Job. Repeat all of the material exactly as given.

===============

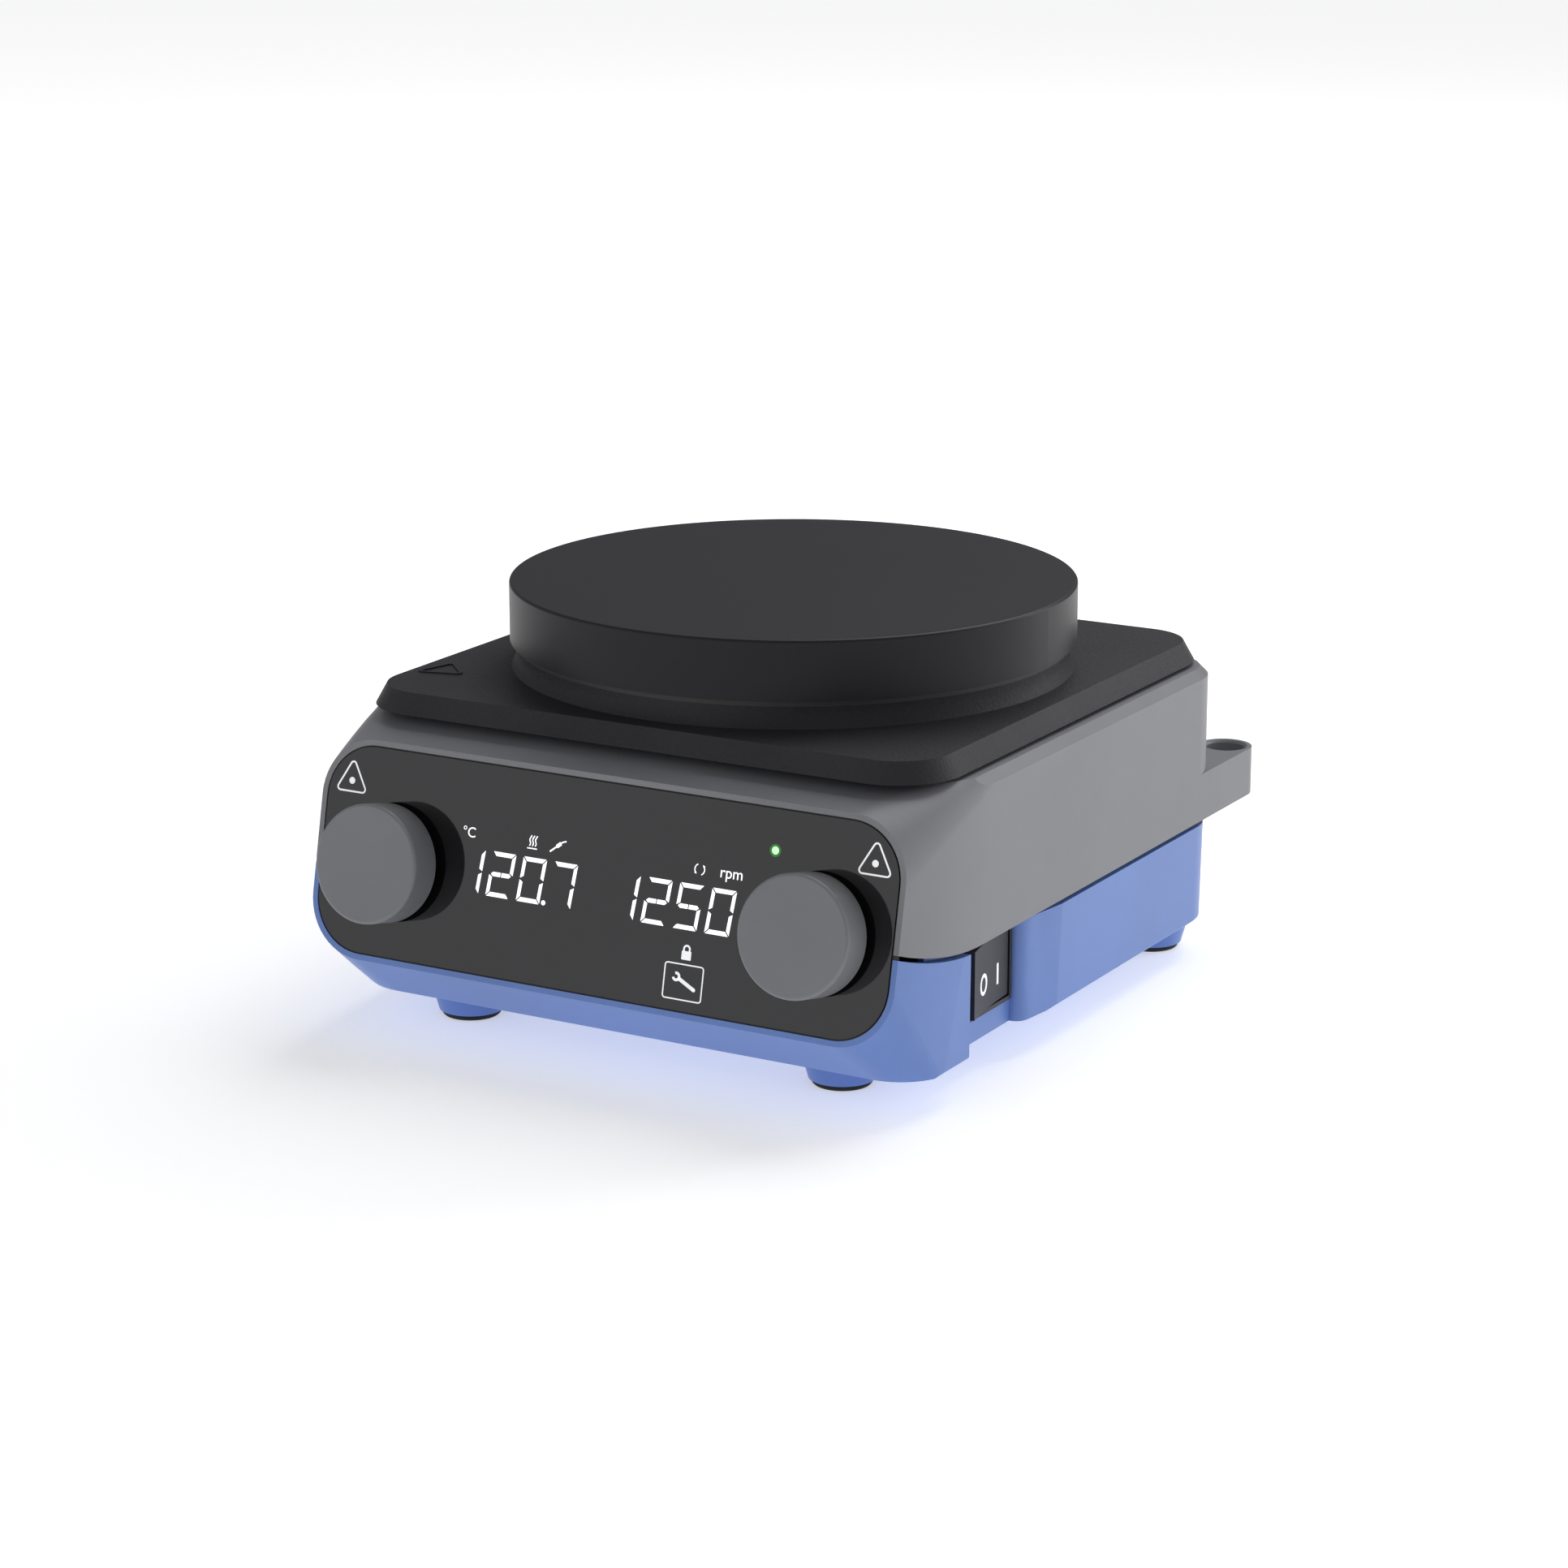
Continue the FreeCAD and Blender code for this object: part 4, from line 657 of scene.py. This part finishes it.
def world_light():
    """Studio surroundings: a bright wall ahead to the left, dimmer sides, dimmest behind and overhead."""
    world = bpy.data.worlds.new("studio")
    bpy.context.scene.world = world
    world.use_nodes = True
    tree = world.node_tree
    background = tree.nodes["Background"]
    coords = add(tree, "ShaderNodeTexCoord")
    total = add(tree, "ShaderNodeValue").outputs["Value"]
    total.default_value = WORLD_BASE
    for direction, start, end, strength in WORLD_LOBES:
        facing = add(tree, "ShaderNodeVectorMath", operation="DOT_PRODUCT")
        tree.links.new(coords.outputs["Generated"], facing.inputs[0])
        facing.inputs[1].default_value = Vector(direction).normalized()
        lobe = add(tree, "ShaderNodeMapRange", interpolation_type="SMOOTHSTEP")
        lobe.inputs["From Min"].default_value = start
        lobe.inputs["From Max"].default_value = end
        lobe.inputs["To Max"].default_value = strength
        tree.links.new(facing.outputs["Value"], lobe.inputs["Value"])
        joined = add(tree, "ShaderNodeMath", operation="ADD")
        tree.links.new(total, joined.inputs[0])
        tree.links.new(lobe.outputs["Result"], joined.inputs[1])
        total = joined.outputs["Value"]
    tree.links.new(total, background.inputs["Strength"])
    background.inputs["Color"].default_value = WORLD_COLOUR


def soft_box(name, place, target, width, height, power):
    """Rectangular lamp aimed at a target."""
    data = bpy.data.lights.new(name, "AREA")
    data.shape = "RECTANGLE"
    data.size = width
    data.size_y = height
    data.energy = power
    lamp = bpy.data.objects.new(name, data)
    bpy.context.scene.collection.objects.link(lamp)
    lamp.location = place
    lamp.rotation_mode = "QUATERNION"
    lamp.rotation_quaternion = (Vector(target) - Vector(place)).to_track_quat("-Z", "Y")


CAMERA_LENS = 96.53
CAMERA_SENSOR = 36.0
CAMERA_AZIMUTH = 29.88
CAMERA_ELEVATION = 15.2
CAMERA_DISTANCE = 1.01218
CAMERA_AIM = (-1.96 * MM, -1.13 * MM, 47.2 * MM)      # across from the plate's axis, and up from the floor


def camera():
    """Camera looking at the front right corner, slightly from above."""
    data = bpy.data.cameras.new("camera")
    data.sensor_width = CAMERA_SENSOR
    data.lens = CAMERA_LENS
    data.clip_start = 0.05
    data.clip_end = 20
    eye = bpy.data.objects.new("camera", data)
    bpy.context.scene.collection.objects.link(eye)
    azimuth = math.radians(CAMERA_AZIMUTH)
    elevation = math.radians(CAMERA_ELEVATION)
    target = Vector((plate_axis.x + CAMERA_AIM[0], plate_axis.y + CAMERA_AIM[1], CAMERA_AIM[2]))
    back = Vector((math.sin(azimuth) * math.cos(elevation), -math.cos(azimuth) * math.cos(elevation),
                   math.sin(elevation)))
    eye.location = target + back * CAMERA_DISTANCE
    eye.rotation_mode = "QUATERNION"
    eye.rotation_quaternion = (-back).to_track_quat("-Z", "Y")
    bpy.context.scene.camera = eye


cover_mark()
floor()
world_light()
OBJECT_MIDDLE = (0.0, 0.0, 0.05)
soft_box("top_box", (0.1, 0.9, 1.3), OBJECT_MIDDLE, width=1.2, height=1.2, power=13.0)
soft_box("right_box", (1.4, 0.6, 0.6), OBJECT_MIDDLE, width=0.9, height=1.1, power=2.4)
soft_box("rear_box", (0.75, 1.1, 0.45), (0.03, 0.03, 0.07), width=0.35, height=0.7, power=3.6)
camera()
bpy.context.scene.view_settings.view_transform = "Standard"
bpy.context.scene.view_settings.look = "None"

===============

Full answer.
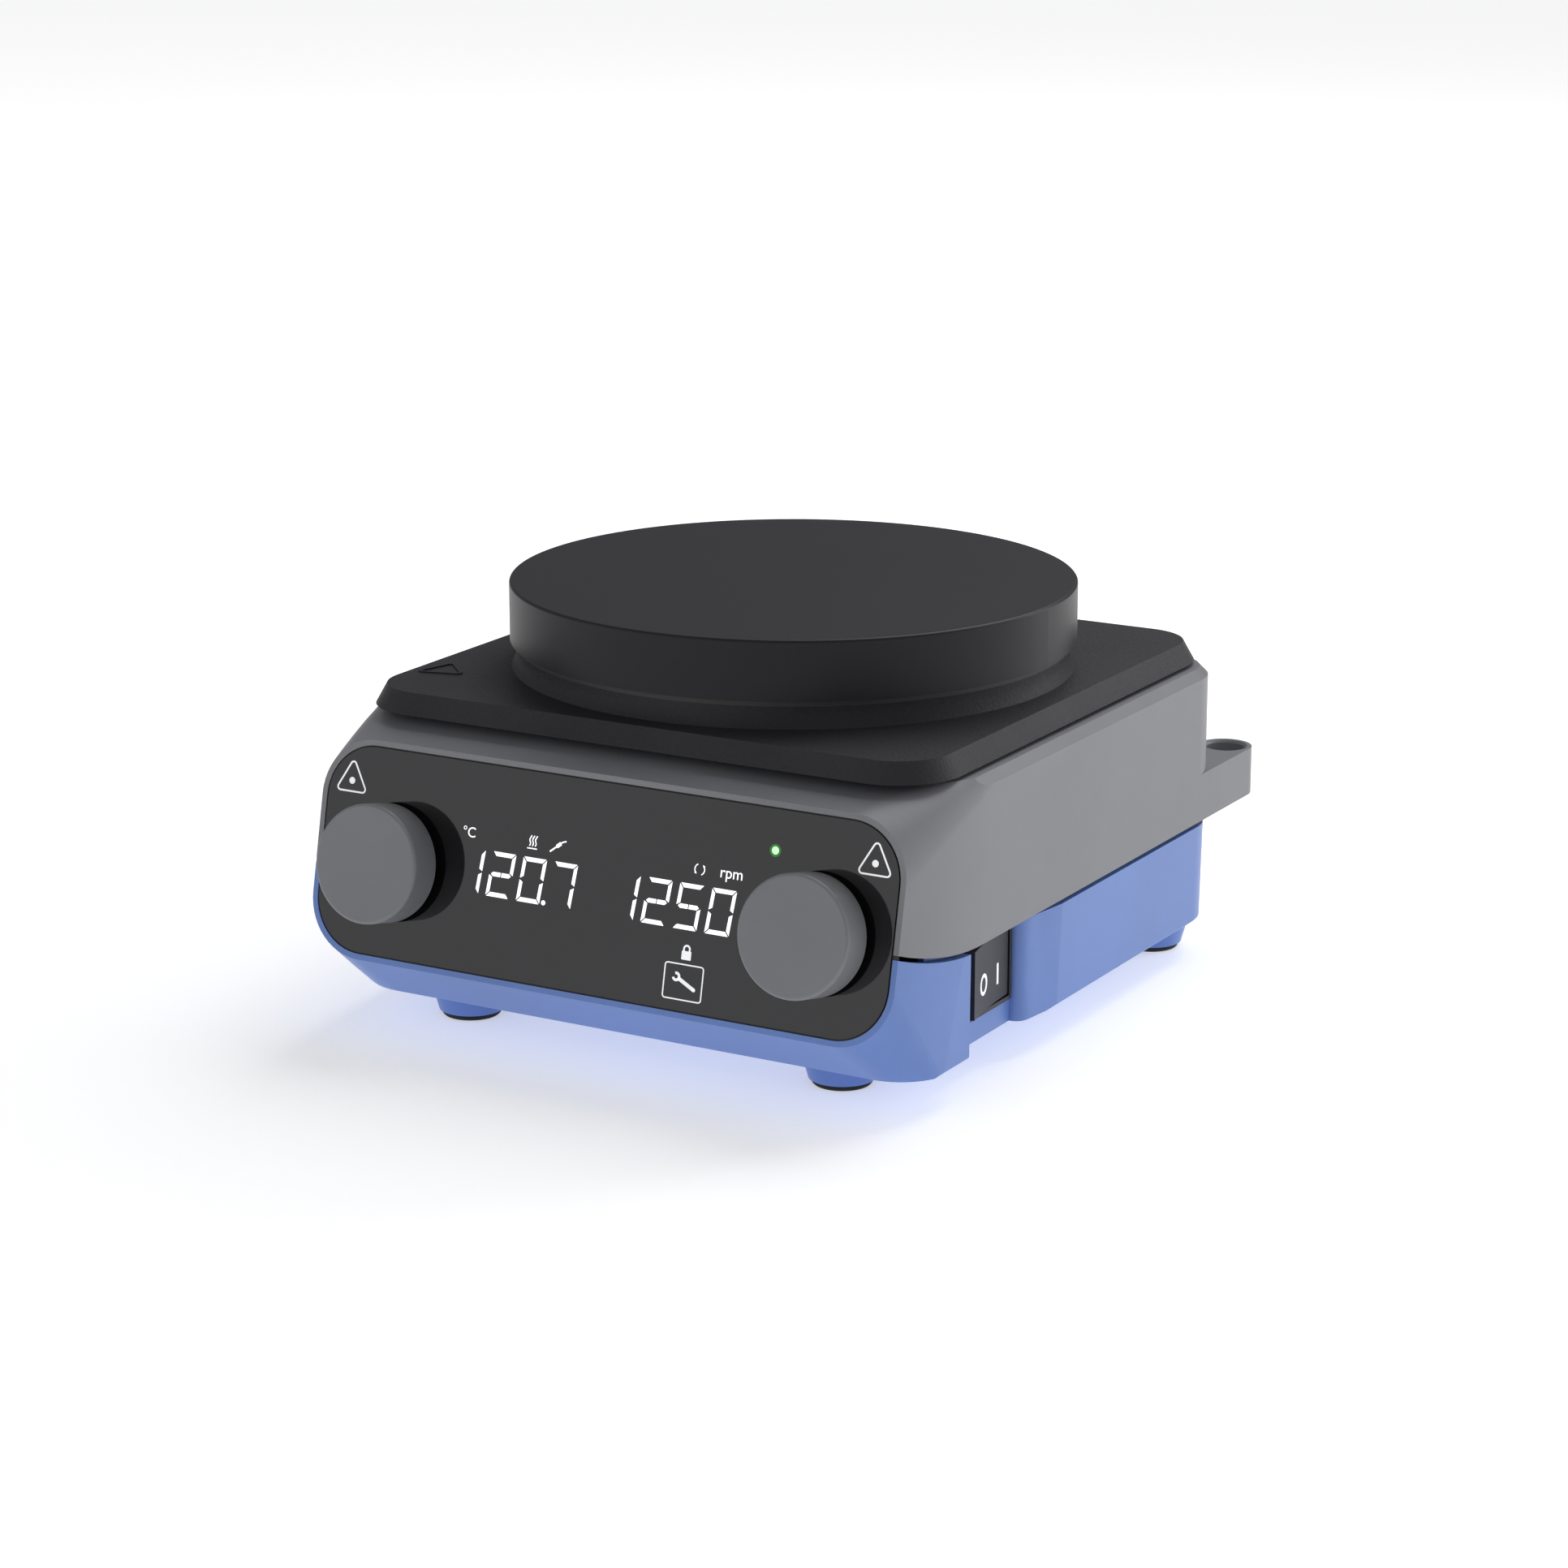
Continue the FreeCAD and Blender code for this object: part 4, from line 657 of scene.py. This part finishes it.
def world_light():
    """Studio surroundings: a bright wall ahead to the left, dimmer sides, dimmest behind and overhead."""
    world = bpy.data.worlds.new("studio")
    bpy.context.scene.world = world
    world.use_nodes = True
    tree = world.node_tree
    background = tree.nodes["Background"]
    coords = add(tree, "ShaderNodeTexCoord")
    total = add(tree, "ShaderNodeValue").outputs["Value"]
    total.default_value = WORLD_BASE
    for direction, start, end, strength in WORLD_LOBES:
        facing = add(tree, "ShaderNodeVectorMath", operation="DOT_PRODUCT")
        tree.links.new(coords.outputs["Generated"], facing.inputs[0])
        facing.inputs[1].default_value = Vector(direction).normalized()
        lobe = add(tree, "ShaderNodeMapRange", interpolation_type="SMOOTHSTEP")
        lobe.inputs["From Min"].default_value = start
        lobe.inputs["From Max"].default_value = end
        lobe.inputs["To Max"].default_value = strength
        tree.links.new(facing.outputs["Value"], lobe.inputs["Value"])
        joined = add(tree, "ShaderNodeMath", operation="ADD")
        tree.links.new(total, joined.inputs[0])
        tree.links.new(lobe.outputs["Result"], joined.inputs[1])
        total = joined.outputs["Value"]
    tree.links.new(total, background.inputs["Strength"])
    background.inputs["Color"].default_value = WORLD_COLOUR


def soft_box(name, place, target, width, height, power):
    """Rectangular lamp aimed at a target."""
    data = bpy.data.lights.new(name, "AREA")
    data.shape = "RECTANGLE"
    data.size = width
    data.size_y = height
    data.energy = power
    lamp = bpy.data.objects.new(name, data)
    bpy.context.scene.collection.objects.link(lamp)
    lamp.location = place
    lamp.rotation_mode = "QUATERNION"
    lamp.rotation_quaternion = (Vector(target) - Vector(place)).to_track_quat("-Z", "Y")


CAMERA_LENS = 96.53
CAMERA_SENSOR = 36.0
CAMERA_AZIMUTH = 29.88
CAMERA_ELEVATION = 15.2
CAMERA_DISTANCE = 1.01218
CAMERA_AIM = (-1.96 * MM, -1.13 * MM, 47.2 * MM)      # across from the plate's axis, and up from the floor


def camera():
    """Camera looking at the front right corner, slightly from above."""
    data = bpy.data.cameras.new("camera")
    data.sensor_width = CAMERA_SENSOR
    data.lens = CAMERA_LENS
    data.clip_start = 0.05
    data.clip_end = 20
    eye = bpy.data.objects.new("camera", data)
    bpy.context.scene.collection.objects.link(eye)
    azimuth = math.radians(CAMERA_AZIMUTH)
    elevation = math.radians(CAMERA_ELEVATION)
    target = Vector((plate_axis.x + CAMERA_AIM[0], plate_axis.y + CAMERA_AIM[1], CAMERA_AIM[2]))
    back = Vector((math.sin(azimuth) * math.cos(elevation), -math.cos(azimuth) * math.cos(elevation),
                   math.sin(elevation)))
    eye.location = target + back * CAMERA_DISTANCE
    eye.rotation_mode = "QUATERNION"
    eye.rotation_quaternion = (-back).to_track_quat("-Z", "Y")
    bpy.context.scene.camera = eye


cover_mark()
floor()
world_light()
OBJECT_MIDDLE = (0.0, 0.0, 0.05)
soft_box("top_box", (0.1, 0.9, 1.3), OBJECT_MIDDLE, width=1.2, height=1.2, power=13.0)
soft_box("right_box", (1.4, 0.6, 0.6), OBJECT_MIDDLE, width=0.9, height=1.1, power=2.4)
soft_box("rear_box", (0.75, 1.1, 0.45), (0.03, 0.03, 0.07), width=0.35, height=0.7, power=3.6)
camera()
bpy.context.scene.view_settings.view_transform = "Standard"
bpy.context.scene.view_settings.look = "None"